Wij Beatrix, bij de gratie Gods, Koningin der Nederlanden, Prinses van Oranje-Nassau,
enz. enz. enz.
Op de voordracht van Onze Minister van Financiën van 26 juni 2006, nr. FM 2006-01571
M;
Gelet op artikel 1 van richtlijn nr. 87/102/EEG van de Raad van de Europese Gemeenschappen van 22 december 1986 betreffende de harmonisatie
van de wettelijke en bestuursrechtelijke bepalingen der lidstaten inzake het consumentenkrediet
(PbEG L 42), artikel 2 van richtlijn nr. 2003/71/EG van het Europees parlement en de Raad van de Europese Unie van 4 november 2003 betreffende
het prospectus dat gepubliceerd moet worden wanneer effecten aan het publiek worden
aangeboden of tot de handel worden toegelaten en tot wijziging van richtlijn 2001/34/EG (PbEU L 345) en artikel 1:1 van de Wet op het financieel toezicht;
De Raad van State gehoord (advies van 20 juli 2006, nr. W06.06.0267/IV);
Gezien het nader rapport van Onze Minister van Financiën van 9 oktober 2006, nr.
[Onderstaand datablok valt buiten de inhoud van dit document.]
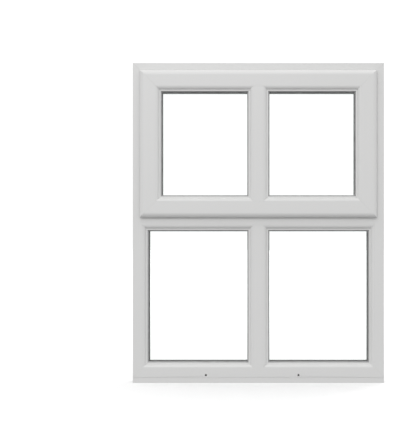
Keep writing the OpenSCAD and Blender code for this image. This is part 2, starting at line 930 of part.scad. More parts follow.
// Keep: a plate on the transom, with a wall that the cam slides behind
module lock_keep(x) {
    behind = cam_head_r + 0.8;
    width = 2 * behind + 3;
    color(stainless) translate([x, stay_y, transom_high]) difference() {
        union() {
            translate([-14, -behind - 3, 0]) cube([lock_travel + 28, width, keep_t]);
            translate([lock_travel - 6, -behind - 3, 0]) cube([18, 3, cam_end + 4]);
        }
        for (dx = KEEP_SCREWS) translate([dx, 4, -eps])
            cylinder(h = keep_t + 2 * eps, r = keep_screw_r + pivot_fit);
    }
}

module lock_keeps() {
    for (x = CAMS) lock_keep(x);
}

// Faceplate, with a slot for each cam to slide along
module lock_faceplate() {
    slot = cam_r + 0.3;
    color(stainless) translate([0, stay_y, body_low + groove_d - plate_t]) difference() {
        translate([-bar_reach - 25, -groove_w / 2 + 0.2, 0])
            cube([2 * bar_reach + 50, groove_w - 0.4, plate_t]);
        for (x = CAMS) {
            translate([x, -slot, -eps]) cube([lock_travel, 2 * slot, plate_t + 2 * eps]);
            for (end = [0, lock_travel]) translate([x + end, 0, -eps])
                cylinder(h = plate_t + 2 * eps, r = slot);
        }
    }
}

// Drive bar, with a mushroom cam riveted through each slot
module lock_bar() {
    z0 = body_low + groove_d + bar_fit;
    cam_low = transom_high + cam_end;
    color(stainless) translate([0, stay_y, 0]) {
        translate([-bar_reach, -bar_w / 2, z0]) cube([2 * bar_reach, bar_w, bar_t]);
        for (x = CAMS) translate([x, 0, cam_low]) {
            cylinder(h = z0 - cam_low + eps, r = cam_r);
            cylinder(h = 2.5, r = cam_head_r);
        }
    }
}

// Gearbox case above the drive bar, bored for the spindle
module lock_gearbox() {
    low = body_low + groove_d + bar_fit + bar_t + bar_fit;
    color(steel) difference() {
        translate([-case_l / 2, stay_y - case_w / 2, low])
            cube([case_l, case_w, body_low + sash_face - wall - low - 1]);
        translate([0, 0, spindle_z]) rod_y(stay_y - case_w, stay_y + case_w, case_r);
    }
}

// Handle ------------------------------------------------------------------------

plate_y = 8;
handle_screw_x = 21.5;
lever_y = sash_back + 34;
lever_t = 11;
lever_w = 20;
lever_head_r = 10.5;

module handle_screw_places() {
    for (x = [-handle_screw_x, handle_screw_x]) translate([x, 0, spindle_z]) children();
}

// Base: a rounded plate with a collar that the lever's neck turns in
module handle_base() {
    h = handle_base_h;
    color(pvc) difference() {
        union() {
            translate([0, sash_back, spindle_z]) rotate([90, 0, 0]) mirror([0, 0, 1])
                linear_extrude(plate_y) {
                    square([handle_base_l - h, h], center = true);
                    for (x = [-1, 1]) translate([x * (handle_base_l - h) / 2, 0])
                        circle(d = h);
                }
            translate([0, 0, spindle_z]) rod_y(sash_back, sash_back + plate_y + 6, neck_r + 3.5);
        }
        translate([0, 0, spindle_z])
            rod_y(sash_back + 3, sash_back + plate_y + 7, neck_r + pivot_fit);
        translate([0, 0, spindle_z]) rod_y(sash_back - eps, sash_back + 4, case_r + 0.5);
        handle_screw_places() {
            rod_y(sash_back - eps, sash_back + plate_y + eps, screw_r + pivot_fit);
            rod_y(sash_back + 4, sash_back + plate_y + eps, screw_head_r);
        }
    }
}

// Lever, upright when the lock is released
module handle_lever() {
    socket = spindle_w + 0.1;
    color(pvc) translate([0, 0, spindle_z]) difference() {
        union() {
            rod_y(sash_back + 3.3, lever_y + 1, neck_r);
            rod_y(lever_y, lever_y + lever_t, lever_head_r);
            hull() {
                translate([0, 0, 6]) rod_y(lever_y, lever_y + lever_t - 1, lever_w / 2 - 1, $fn = 32);
                translate([0, 0, lever_l - 9])
                    rod_y(lever_y + 2, lever_y + lever_t - 1, lever_w / 2 - 3, $fn = 32);
            }
        }
        rod_y(lever_y + 1, lever_y + lever_t + eps, button_r + pivot_fit);
        translate([-socket / 2, sash_back, -socket / 2])
            cube([socket, lever_y - 1 - sash_back, socket]);
    }
}

module handle_spindle() {
    y0 = stay_y - case_w / 2;
    color(steel) translate([-spindle_w / 2, y0, spindle_z - spindle_w / 2])
        cube([spindle_w, lever_y - 2 - y0, spindle_w]);
}

module lock_button() {
    y0 = lever_y + 1 + button_travel + 0.5;
    color("gray") translate([0, 0, spindle_z]) rod_y(y0, lever_y + lever_t + 4, button_r);
}

frame_head();
frame_sill();
frame_jamb(LEFT, -1);  // frame_jamb_left
frame_jamb(RIGHT, 1);  // frame_jamb_right
transom();
mullion();
base_profile();
frame_steel();
bar_steel();
frame_seal();
frame_screws();
beads(LIGHT_FL);  // fixed_beads_left
beads(LIGHT_FR);  // fixed_beads_right
outer_pane(LIGHT_FL);  // fixed_outer_pane_left
outer_pane(LIGHT_FR);  // fixed_outer_pane_right
inner_pane(LIGHT_FL);  // fixed_inner_pane_left
inner_pane(LIGHT_FR);  // fixed_inner_pane_right
union() {  // fixed_spacers
    spacer(LIGHT_FL);
    spacer(LIGHT_FR);
}
union() {  // fixed_outer_gaskets
    outer_gasket(LIGHT_FL);
    outer_gasket(LIGHT_FR);
}
union() {  // fixed_inner_gaskets
    inner_gasket(LIGHT_FL);
    inner_gasket(LIGHT_FR);
}
union() {  // fixed_packers
    packers(LIGHT_FL);
    packers(LIGHT_FR);
}
lock_keeps();
stay_track(-1);  // stay_track_left
stay_track(1);  // stay_track_right
sash_rail_top();
sash_rail_bottom();
sash_stile(LEFT);  // sash_stile_left
sash_stile(RIGHT);  // sash_stile_right
glazing_bar();
sash_steel();
sash_seal();
sash_screws();
beads(LIGHT_SL);  // sash_beads_left
beads(LIGHT_SR);  // sash_beads_right
outer_pane(LIGHT_SL);  // sash_outer_pane_left
outer_pane(LIGHT_SR);  // sash_outer_pane_right
inner_pane(LIGHT_SL);  // sash_inner_pane_left
inner_pane(LIGHT_SR);  // sash_inner_pane_right
union() {  // sash_spacers
    spacer(LIGHT_SL);
    spacer(LIGHT_SR);
}
union() {  // sash_outer_gaskets
    outer_gasket(LIGHT_SL);
    outer_gasket(LIGHT_SR);
}
union() {  // sash_inner_gaskets
    inner_gasket(LIGHT_SL);
    inner_gasket(LIGHT_SR);
}
union() {  // sash_packers
    packers(LIGHT_SL);
    packers(LIGHT_SR);
}
stay_bar(-1);  // stay_bar_left
stay_bar(1);  // stay_bar_right
stay_long_arm(-1);  // stay_long_arm_left
stay_long_arm(1);  // stay_long_arm_right
stay_link(-1);  // stay_link_left
stay_link(1);  // stay_link_right
stay_short_arm(-1);  // stay_short_arm_left
stay_short_arm(1);  // stay_short_arm_right
stay_shoe(-1);  // stay_shoe_left
stay_shoe(1);  // stay_shoe_right
lock_faceplate();
lock_gearbox();
lock_bar();
handle_base();
handle_lever();
handle_spindle();
lock_button();
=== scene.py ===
# %% [markdown]
# # A white top-hung casement window
# The window is a frame of welded plastic profiles round four panes. The upper half is
# one sash that swings outwards on two friction stays, and the lower half is fixed.
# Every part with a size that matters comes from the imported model, so this lesson loads
# that first.

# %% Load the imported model
import math

import bmesh
import bpy
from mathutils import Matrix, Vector


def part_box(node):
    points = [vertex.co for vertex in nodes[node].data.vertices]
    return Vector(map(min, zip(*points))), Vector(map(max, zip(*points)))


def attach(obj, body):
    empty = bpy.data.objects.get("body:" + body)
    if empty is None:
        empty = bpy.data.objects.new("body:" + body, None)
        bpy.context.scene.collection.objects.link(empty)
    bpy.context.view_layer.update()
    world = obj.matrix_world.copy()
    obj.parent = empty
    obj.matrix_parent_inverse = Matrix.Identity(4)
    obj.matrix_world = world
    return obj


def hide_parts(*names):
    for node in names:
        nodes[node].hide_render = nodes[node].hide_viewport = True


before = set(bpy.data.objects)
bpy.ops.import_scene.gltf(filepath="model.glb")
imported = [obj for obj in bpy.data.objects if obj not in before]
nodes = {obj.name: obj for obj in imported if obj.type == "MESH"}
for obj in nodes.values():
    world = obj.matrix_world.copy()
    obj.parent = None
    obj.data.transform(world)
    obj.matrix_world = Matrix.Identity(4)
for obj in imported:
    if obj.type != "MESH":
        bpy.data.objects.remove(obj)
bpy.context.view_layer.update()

# %% [markdown]
# ## Where things are
# Sizes are worked out from the boxes of pieces: the head gives the frame's face and
# width, the base its foot, and the jambs and the sash's rails give where the mitres lie.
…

FM
2006-01837 U;
Hebben goedgevonden en verstaan:
In dit besluit wordt verstaan onder:
Als beleggingsobject in de zin van onderdeel b van de definitie van beleggingsobject
in artikel 1:1 van de wet wordt aangewezen een deelneming in een personenvennootschap door middel waarvan wordt
geïnvesteerd in een speelfilm, niet zijnde een financieel product als bedoeld in de
onderdelen b tot en met h van de definitie van financieel product in artikel 1:1 van de wet, bij welke verkrijging aan de houder van de deelneming een rendement in geld of een
gedeelte van de opbrengst van de speelfilm in het vooruitzicht wordt gesteld en waarbij
de personenvennootschap hoofdzakelijk wordt gedreven door een ander dan de houder
van de deelneming.
-
2 Personen of vennootschappen van wie opvorderbare gelden worden aangetrokken, ter beschikking
worden verkregen of ter beschikking worden gehouden, worden in hun rechtsverhouding
tot degene die de opvorderbare gelden aantrekt, ter beschikking verkrijgt onderscheidenlijk
ter beschikking heeft, aangewezen als professionele marktpartij in de zin van onderdeel
c van de definitie van professionele marktpartij in artikel 1:1 van de wet, indien:
-
a. de nominale waarde van de eerste vordering dan wel van de eerste gezamenlijk verworven
vorderingen tezamen, binnen deze rechtsverhouding ten minste € 100.000 bedraagt en
dit bedrag ineens wordt verstrekt; of
-
b. de eerste vordering dan wel de eerste gezamenlijk verworven vorderingen tezamen, binnen
deze rechtsverhouding slechts kunnen worden dan wel zijn verworven voor een bedrag
van ten minste € 100.000 ineens.
Artikel 4
[Vervallen per 01-01-2012]
Dit besluit treedt in werking op een bij koninklijk besluit te bepalen tijdstip, dat
voor de verschillende artikelen of onderdelen daarvan verschillend kan worden vastgesteld.
Dit besluit wordt aangehaald als: Besluit definitiebepalingen Wft.